Penn Medicine Awards of Excellence Honor Faculty

Oct 24 2014

Penn Medicine Awards of Excellence Honor Faculty

excellenceThe 2014 Penn Medicine Awards of Excellence recognize faculty from The Perelman School of Medicine who exemplify the highest values of innovation, commitment to service, leadership, dedication to patient care, and scholarship and teaching. Four recipients’ distinguished work encompasses their scientific endeavors at The Children’s Hospital of Philadelphia:

“I am extremely proud of this year's distinguished recipients of the Penn Medicine Awards of Excellence,” said J. Larry Jameson, MD, PhD, executive vice president of the University of Pennsylvania Health System and dean of The Perelman School of Medicine at the University of Pennsylvania. “The contributions of these clinicians and scientists exemplify the outstanding quality of patient care, mentoring, research, and teaching of our world-class faculty. They epitomize the preeminence and impact we all strive to achieve in our shared mission to improve human health, eradicate disease, and provide compassionate care.”

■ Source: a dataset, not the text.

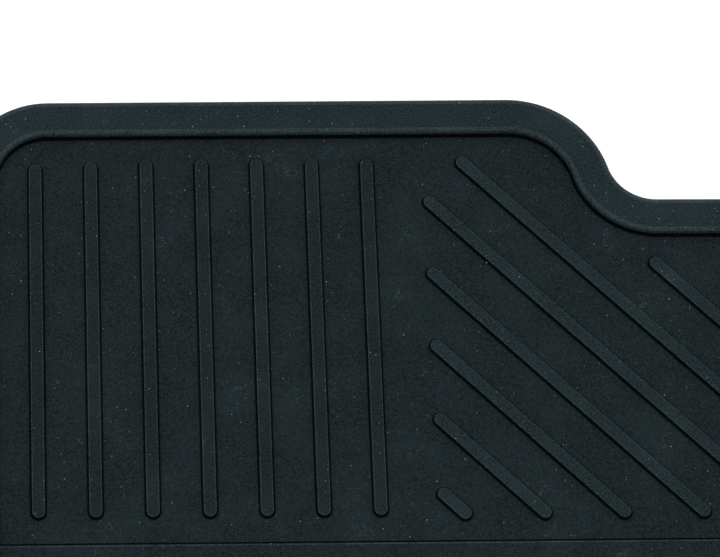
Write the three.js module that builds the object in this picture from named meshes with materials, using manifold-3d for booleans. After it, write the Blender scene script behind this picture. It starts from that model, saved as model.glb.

The awardees shared their reactions to this outstanding accomplishment and described some of the projects that demonstrate their drive, dedication, and professionalism. Congratulations to all of the winners!

Dr. Blobel is a hematology researcher in the Department of Pediatrics at The Children’s Hospital of Philadelphia and a professor of pediatrics at The Perelman School of Medicine: “The award recognizes the highly productive people in our group who have carried out all the work and made the lab into what it is today.

“In recent years what we consider to be our breakthroughs are related to two major areas of investigation. One involves the study of higher order chromatin architecture and the development of reagents to alter it with an eye on therapeutic uses. In particular, we have developed an approach that might be suitable as a strategy to treat sickle cell anemia.

“The other involves studies into epigenetic ‘memory’ as it pertains to cell division. During mitosis our chromatin undergoes massive changes in the way it is organized, and virtually all genes are silenced, and it is believed that specific mechanisms are in place that ensure that the correct gene expression patterns are restored upon exit from mitosis. We think that such mechanisms help cells to maintain their identity and differentiation state. Our lab has gained insights into this question and in the process developed tools that are useful to investigators pursuing similar questions.”

Read our latest blog about Dr. Blobel’s work.

Dr. Miller is a psychologist and director of research for the Division of Adolescent Medicine at The Children’s Hospital of Philadelphia, as well as an assistant professor of pediatrics: “I am so gratified to work at CHOP and Penn, with such a rich array of collaborators doing interesting and innovative work. My research on child and adolescent decision making has depended on the support of multiple clinical programs and principal investigators at CHOP, as well as an effective and talented research staff.  The overall goal of my work is to identify the ways in which children and adolescents can be involved in decision making about their own health, to enhance their sense of control and facilitate effective decision making as they mature.”

Read our latest blog about Dr. Miller’s work:

Dr. Liu is a pediatric neuro-ophthalmologist and faculty member of the Ophthalmology Division at The Children’s Hospital of Philadelphia, and a professor of neurology and ophthalmology at Penn: “I have to admit that I was humbled by the Lindback Award. Looking at some of the comments about my teaching, I didn't realize that I had had such a positive influence as a teacher. To follow in the footsteps of other highly acclaimed, great teachers is really quite an honor — one that I never really expected.”

Dr. Marsh is an assistant professor of neurology and pediatrics at The Children’s Hospital of Philadelphia:  “I am thrilled to have been awarded the Leonard Berwick teaching award. I work hard to infuse my clinical teaching with the basic science fundamentals that are important for all students and residents to remember during their clinical training.  In my role as a physician scientist, I study the basic physiological mechanisms underlying a disease, infantile spasms, that I diagnosis and treat in children. Hence, in my day-to-day work, I attempt to merge the science and clinical realms and instill this approach to the students I teach.  I find my work, going from basic mechanisms to the patient, very fulfilling and one of the most rewarding parts of my job.”